Lithostratigraphy Philosophy and Concept:

  • Perhaps the most fundamental type of stratigraphic study is recognition, subdivision, and correlation (establishing equivalency) of sedimentary rocks on the basis of lithology, i.e., ‘lithostratigraphy.’
  • Lithostratigraphic units are rock units defined or delineated based on their physical properties. Lithostratigraphy is the study of stratigraphic relationships between strata that can be identified based on lithology.
  • In other words, lithostratigraphic rock units are considered in terms of the lithology of the formation and its relative stratigraphic position, and biostratigraphy and isotopic ages are not part of the definition of a lithostratigraphic unit.
  • A lithostratigraphic unit typically follows the principle of superposition. This principle asserts that in a sequence of rock layers that have not been disturbed, the more recently formed rocks are located above the older ones.
  • The boundaries between different units can be drawn arbitrarily, at clearly identifiable or distinct contact points, or within a gradation zone.
  • The concept of a lithostratigraphic unit is founded on a “stratigraphic type” (a specified type unit) or type section, which ideally comprises rocks that are readily accessible, such as those found in natural outcrops or excavations.
  • Lithostratigraphic units are established solely based on their lithic characteristics, meaning they do not imply any specific age. As a result, these units function independently of time and paleontologic aspects.
  • An important aspect of lithostratigraphy is identifying and understanding the nature of contacts between vertically superposed or laterally adjacent bodies.
  • Another aspect is the identification of single lithosomes, groups of lithosomes, or subdivisions of lithosomes that are so distinct they form lithostratigraphic units that can be distinguished from other units that may lie above, below, or adjacent.
  • The primary lithostratigraphic unit is referred to as the ‘formation.’ This unit is characterized by its distinct lithological properties and is sufficiently extensive to be represented on surface maps or to be identified in subsurface investigations.

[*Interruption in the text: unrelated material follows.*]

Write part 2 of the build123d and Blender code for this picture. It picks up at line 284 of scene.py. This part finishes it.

A formation may include a singular lithosome or a segment of an inter-tonguing lithosome, thereby comprising a single lithological type.
  • Alternatively, a formation may be composed of two or more lithospheres and contain rocks of different lithologies.
  • The definition used in the North American Stratigraphic Code (NACSN, ​​1983) and the British Stratigraphic Code requires that a “formation” is a collection of materials defined by their lithological features and stratigraphic context is identifiable.
  • The term ‘stratigraphic position’ describes how a particular formation relates to adjacent formations, whether those are located above, below, or alongside it. This position should be identifiable at the surface (outcrop) or discernible within the subsurface.
  • All formal lithostratigraphic units are given names that are derived from geographic features in the area where they are best studied.
  • Breaking down thick layers of strata into more manageable lithostratigraphic units like formations is crucial for effectively tracking and correlating these layers, whether we’re looking at outcrops or exploring the subsurface.

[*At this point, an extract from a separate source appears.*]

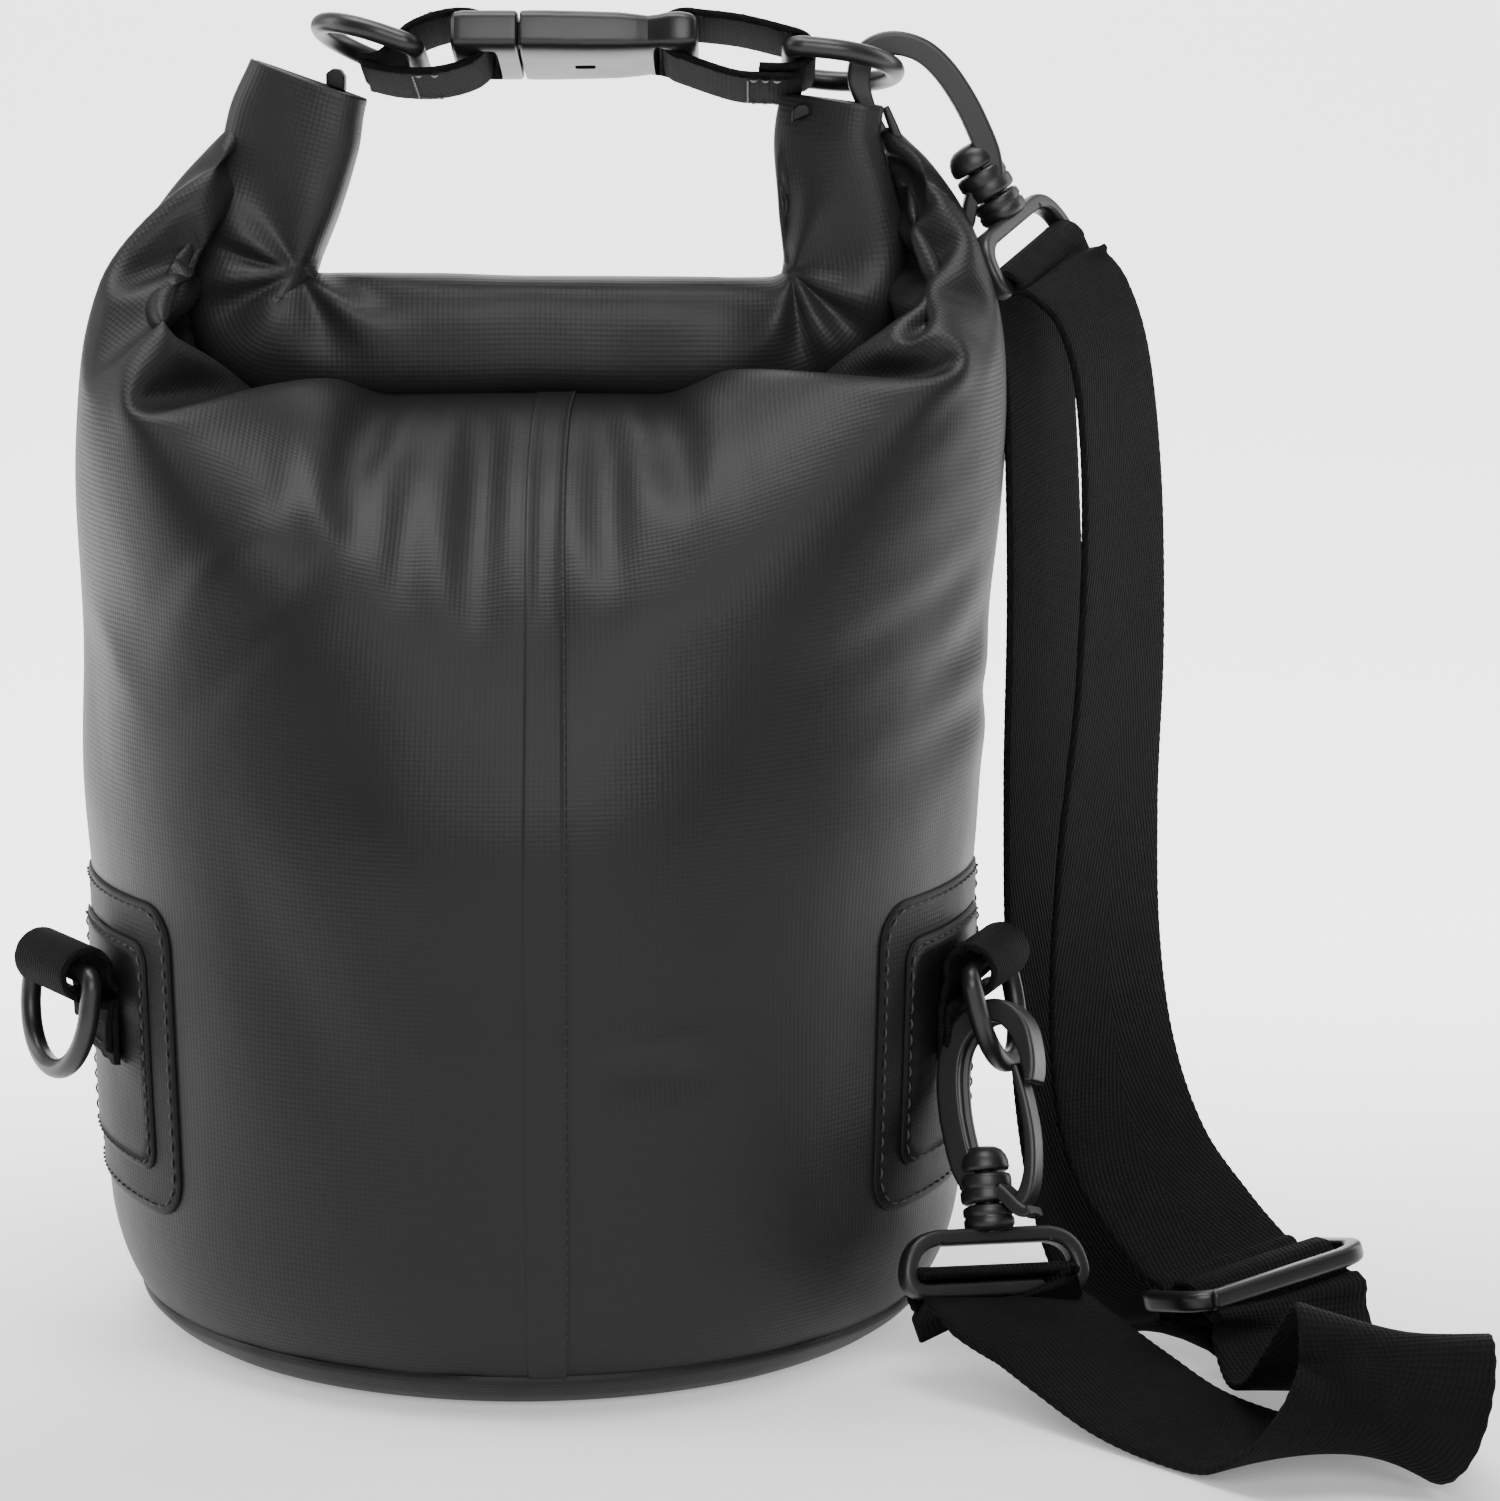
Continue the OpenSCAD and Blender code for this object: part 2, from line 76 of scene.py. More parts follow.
SHELL_LO, SHELL_HI = box_mm("bag_shell")
TOP_R = (SHELL_HI[0] - SHELL_LO[0]) / 2
BASE_R = TOP_R - 5.3
FOOT_R = (box_mm("base_disc")[1][0] - box_mm("base_disc")[0][0]) / 2
BASE_T = box_mm("base_disc")[1][2]
ROUND_H = 34.0  # height over which the bottom edge rounds in
TUBE_H = 182.0  # height at which the tube is at its full radius
LEFT_TURN, RIGHT_TURN = -158.0, -20.0  # directions of the side patches, degrees
ANCHOR_Z = joint_at("lower_left_ring_turn")[0][2]
ANCHOR_R = {side: np.hypot(*joint_at(f"lower_{side}_ring_turn")[0][:2]) for side in ("left", "right")}
ANCHOR_TWIST = {"left": 11.0, "right": 0.0}
SEAM_LO, SEAM_HI = box_mm("front_seam")
SEAM_AT = TOP_R * np.arcsin((SEAM_LO[0] + SEAM_HI[0]) / 2 / TOP_R)
SEAM_HALF = 4.5
STRAP_W = 38.0
WEB_W = 25.0
EYE_R = 5.4  # radius of the webbing's middle round a side ring's bar


def bag_r(z):
    """Radius of the bag's side at height z."""
    return BASE_R + (TOP_R - BASE_R) * (z - BASE_T) / (TUBE_H - BASE_T)


def skin_r(z):
    """Radius of the cloth, with the bottom edge rounding in to the base panel."""
    up = np.clip((np.asarray(z, float) - BASE_T) / (ROUND_H - BASE_T), 0, 1)
    return np.where(up < 1, FOOT_R + (bag_r(ROUND_H) - FOOT_R) * np.sqrt(1 - (1 - up) ** 2), bag_r(z))


def smooth(t):
    t = np.clip(t, 0, 1)
    return t * t * (3 - 2 * t)


def polar(r, a, z):
    """Points at radius r and angle a round the bag's axis, z up."""
    return np.stack(np.broadcast_arrays(r * np.cos(a), r * np.sin(a), z), -1)


def noise3(p, cell, seed):
    """Smooth value noise in -1..1 at points p, repeatable for a seed."""
    q = np.asarray(p, float) / cell + 100.0
    i = np.floor(q).astype(int)
    f = smooth(q - i)
    total = np.zeros(q.shape[:-1])
    for corner in np.ndindex(2, 2, 2):
        h = (i + corner) @ [374761393, 668265263, 2147483647] + seed * 974711
        h = (h ^ (h >> 13)) * 1274126177 & 0x7FFFFFFF
        total += ((h % 10007) / 5003.5 - 1) * np.where(corner, f, 1 - f).prod(-1)
    return total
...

Lithostratigraphy and Geological Maps:

  • Geological maps are familiar methods of displaying the distribution of rocks in an area. Some show the distribution of rocks based on their age.
  • This is the most standard practice for maps that cover a large area, such as a whole country or part of it.
  • A color code is used for each age using the stratigraphic column for the region as a basis of division.
  • Other maps at this scale may also show tectonic features, such as the areas affected by orogenies at different stages of the region’s development.
  • A geological map at a scale of 1:50,000 or 1:100,000 will show areas of outcrop of rock units that have been defined in terms of their lithofacies (lithology and sedimentary structures) and their position relative to other rocks in the stratigraphic column.
  • This basic mapping unit is usually the formation, defined as a rock unit with consistent characteristics that can be recognized and traced across an area.
  • Formation, members, and groups used in making a geological map represent the distribution of lithofacies.

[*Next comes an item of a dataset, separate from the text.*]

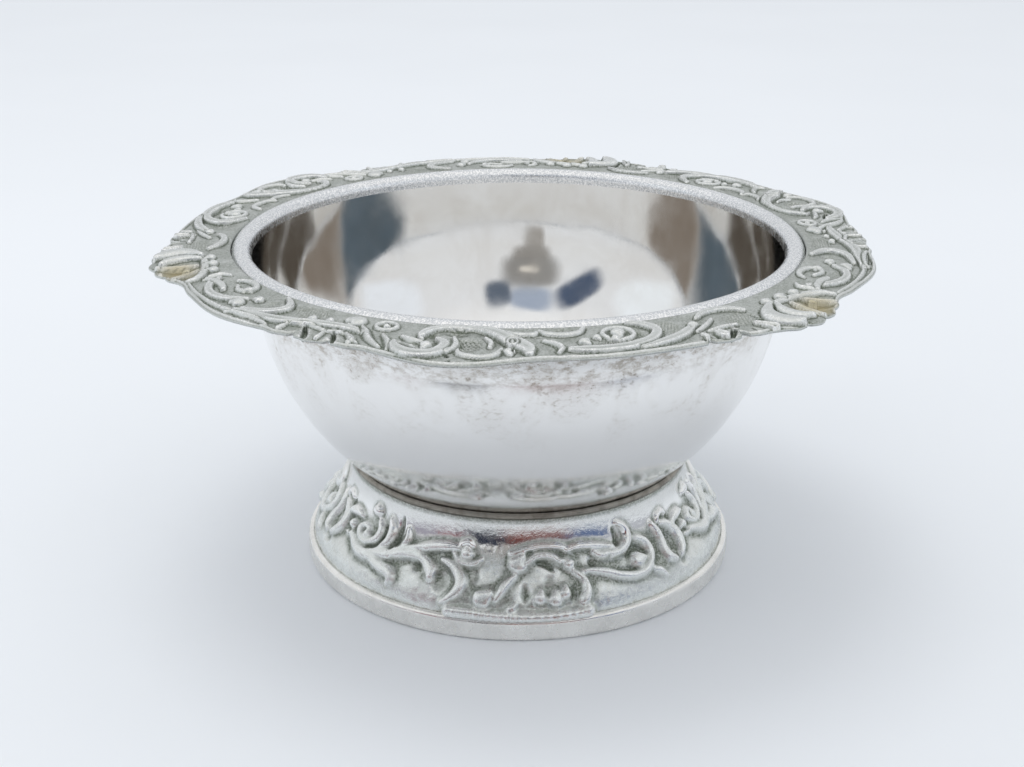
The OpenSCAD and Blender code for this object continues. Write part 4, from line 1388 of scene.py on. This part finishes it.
class SALT_CELLAR_OT_stage(bpy.types.Operator):
    """Set up the pale floor, the soft light and the camera"""

    bl_idname = "salt_cellar.stage"
    bl_label = "Stage"

    def execute(self, context):
        scene = context.scene
        scene.view_settings.view_transform = "Standard"
        stage = scene.salt_cellar_stage
        self.floor(tuple(stage.floor))
        self.world(scene, stage.sky)
        # glowing cards out of view that paint reflections into the metal
        for card in CARDS:
            self.card(*card)
        for name, place, size, share in LAMPS:
            self.lamp(name, place, size, stage.lamp * share)
        camera = bpy.data.cameras.new("camera")
        camera.lens = stage.lens
        camera.sensor_width = SENSOR_W
        camera.clip_start, camera.clip_end = CLIP_START, CLIP_END
        seat = bpy.data.objects.new("camera", camera)
        seat.location = [c * MM for c in CAMERA_PLACE]
        seat.rotation_euler = (math.radians(90 - CAMERA_PITCH), 0, 0)
        scene.collection.objects.link(seat)
        scene.camera = seat
        return {"FINISHED"}

    @staticmethod
    def floor(colour):
        half = FLOOR_SIZE / 2
        corners = [(x * half, y * half, 0) for x, y in ((-1, -1), (1, -1), (1, 1), (-1, 1))]
        obj = make_object("floor", corners, [(0, 1, 2, 3)], False)
        f = Finish("floor_paint")
        shader = f.node("ShaderNodeBsdfDiffuse")
        mottle = f.spread(f.noise(MOTTLE_GRAIN, 2), 0.3, 0.7)
        darker = tuple(c * MOTTLE_SHARE for c in colour)
        f.link(f.blend(mottle, colour, darker), shader.inputs["Color"])
        f.link(shader.outputs[0], f.output.inputs["Surface"])
        obj.data.materials.append(f.material)

    @staticmethod
    def world(scene, strength):
        world = bpy.data.worlds.new("studio")
        scene.world = world
        world.use_nodes = True
        nodes, links = world.node_tree.nodes, world.node_tree.links
        background = nodes["Background"]
        background.inputs["Strength"].default_value = strength
        place = nodes.new("ShaderNodeTexCoord")
        split = nodes.new("ShaderNodeSeparateXYZ")
        ramp = nodes.new("ShaderNodeValToRGB")
        links.new(place.outputs["Generated"], split.inputs[0])
        links.new(split.outputs["Z"], ramp.inputs["Fac"])
        links.new(ramp.outputs["Color"], background.inputs["Color"])
        set_stops(ramp, WORLD_STOPS)

    @staticmethod
    def card(name, azimuth, elevation, wide, tall, lean, distance, aim_z, seen, colour):
        """A glowing card with soft edges, out of view, that only glossy reflections show: a
        painted reflection in the metal.
        """
        a, e = math.radians(azimuth), math.radians(elevation)
        out = np.array([math.sin(a) * math.cos(e), -math.cos(a) * math.cos(e), math.sin(e)])
        level = np.array([math.cos(a), math.sin(a), 0])
        upright = np.cross(out, level)
        b = math.radians(lean)
        side = level * math.cos(b) + upright * math.sin(b)
        up = upright * math.cos(b) - level * math.sin(b)
        half_w = distance * math.tan(math.radians(wide / 2))
        half_t = distance * math.tan(math.radians(tall / 2))
        b = np.linspace(0, 2 * np.pi, CARD_SIDES, endpoint=False)[:, None]
        rim = (side * half_w * np.copysign(np.abs(np.cos(b)) ** CARD_ROUND, np.cos(b))
               + up * half_t * np.copysign(np.abs(np.sin(b)) ** CARD_ROUND, np.sin(b)))
        middle = out * distance + np.array([0, 0, aim_z])
        rings = np.concatenate([middle + rim * share for share, _ in CARD_RINGS])
        faces = [tuple(f) for f in ring_faces(len(CARD_RINGS), CARD_SIDES, close_rows=False)]
        faces.append(tuple(range(CARD_SIDES)))
        obj = make_object(name, rings, faces, False)
        strengths = [strength for _, strength in CARD_RINGS]
        set_attribute(obj, "strength", np.repeat(strengths, CARD_SIDES))
        f = Finish(name)
        light = f.node("ShaderNodeEmission")
        light.inputs["Color"].default_value = (*colour, 1)
        blend = f.node("ShaderNodeMixShader")
        depth = f.node("ShaderNodeLightPath").outputs["Glossy Depth"]
        after = f.maths("GREATER_THAN", depth, seen[0] - 0.5)
        before = f.maths("LESS_THAN", depth, seen[1] + 0.5)
        f.link(f.times(f.attribute("strength"), after, before), blend.inputs[0])
        f.link(f.node("ShaderNodeBsdfTransparent").outputs[0], blend.inputs[1])
        f.link(light.outputs[0], blend.inputs[2])
        f.link(blend.outputs[0], f.output.inputs["Surface"])
        obj.data.materials.append(f.material)
        obj.visible_camera = False
        obj.visible_diffuse = False
        obj.visible_shadow = False

    @staticmethod
    def lamp(name, place, size, power):
        lamp = bpy.data.lights.new(name, "AREA")
        lamp.shape = "RECTANGLE"
        lamp.size, lamp.size_y = size[0] * MM, size[1] * MM
        lamp.energy = power
        obj = bpy.data.objects.new(name, lamp)
        obj.location = [c * MM for c in place]
        towards = Vector(LAMP_AIM) - Vector(place)
        obj.rotation_euler = towards.to_track_quat("-Z", "Y").to_euler()
        obj.visible_glossy = False
        bpy.context.scene.collection.objects.link(obj)


# ---- Panel and registration ----

PIECE_OPERATORS = (
    SALT_CELLAR_OT_bowl,
    SALT_CELLAR_OT_border,
    SALT_CELLAR_OT_neck_ring,
    SALT_CELLAR_OT_foot,
    SALT_CELLAR_OT_foot_band,
    SALT_CELLAR_OT_stage,
)


class SALT_CELLAR_PT_pieces(bpy.types.Panel):
    """Lists the pieces of the salt cellar"""

    bl_label = "Salt cellar"
    bl_idname = "SALT_CELLAR_PT_pieces"
    bl_space_type = "VIEW_3D"
    bl_region_type = "UI"
    bl_category = "Salt cellar"

    def draw(self, context):
        column = self.layout.column()
        for operator in PIECE_OPERATORS:
            column.operator(operator.bl_idname)
        for group in (context.scene.salt_cellar_sizes, context.scene.salt_cellar_finish,
                      context.scene.salt_cellar_stage):
            for name in group.__annotations__:
                column.prop(group, name)


PROPERTY_GROUPS = (SaltCellarSizes, SaltCellarFinish, SaltCellarStage)
CLASSES = PROPERTY_GROUPS + PIECE_OPERATORS + (SALT_CELLAR_PT_pieces,)


def register():
    for cls in CLASSES:
        bpy.utils.register_class(cls)
    bpy.types.Scene.salt_cellar_sizes = PointerProperty(type=SaltCellarSizes)
    bpy.types.Scene.salt_cellar_finish = PointerProperty(type=SaltCellarFinish)
    bpy.types.Scene.salt_cellar_stage = PointerProperty(type=SaltCellarStage)


def unregister():
    for name in ("salt_cellar_sizes", "salt_cellar_finish", "salt_cellar_stage"):
        delattr(bpy.types.Scene, name)
    for cls in reversed(CLASSES):
        bpy.utils.unregister_class(cls)


def main():
    register()
    bpy.ops.salt_cellar.bowl()
    bpy.ops.salt_cellar.border()
    bpy.ops.salt_cellar.neck_ring()
    bpy.ops.salt_cellar.foot()
    bpy.ops.salt_cellar.foot_band()
    bpy.ops.salt_cellar.stage()


if __name__ == "__main__":
    main()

Scale of Lithostratigraphic Units:

  • There are no established upper or lower thresholds regarding the thickness and scope of rock units classified as members, formations, or groups.
  • The diversity of rock types in a given area will primarily influence how many lithostratigraphic units can be identified and how thick they can be.
  • Quantity and quality of exposure will also play a role as finer sub-division is possible in areas of good exposure.
  • The thickness of a lithostratigraphic unit is often a function of the degree of detail to which an area has been studied.
  • For example, in southern and eastern Britain, the study of Jurassic strata over several centuries has resulted in a very fine subdivision, including some formations that are only a few meters thick (Sell-wood & Jenkyns, 1975).
  • In the eastern islands of Indonesia, where little geological work has been carried out, a single, defined formation may be a thousand meters thick (Nickols & Hall, 1991).

Lithostratigraphy and correlation:

  • In most cases, an attempt is made to establish correlations within a time frame, i.e. to determine which rock units formed at the same time, which are older and which are younger, and what their spatial relationships to each other are.
  • Lithostratigraphic units are likely to be diachronic, so correlations based on lithostratigraphy are inaccurate.
  • In examples of lithologies deposited in coastal environments during periods of sea-level rise, the ages of lithologies vary from place to place.
  • Thus, the boundary between the upper and lower parts of this lithology crosses a timeline (an imaginary line drawn across and between rock bodies that represents a specific point in time).
  • For paleogeographic reconstruction of an area it is necessary to know what was happening at the same time in different places.
  • Although chronostratigraphy provides an absolute time scale, it is not easy to use because only certain types of rocks can be meaningfully dated.
  • The most commonly used time frame is biostratigraphy, a relative dating technique that can be related to absolute time scales.
  • Paleomagnetic reversal stratigraphy provides a timeline of events that caused the Earth’s magnetic field to change polarity.
  • The concept of sequence stratigraphy provides an approach for analyzing sequences of sedimentary rocks within a time frame.
  • In practice, several different correlation techniques are used to develop a temporal framework for rock units.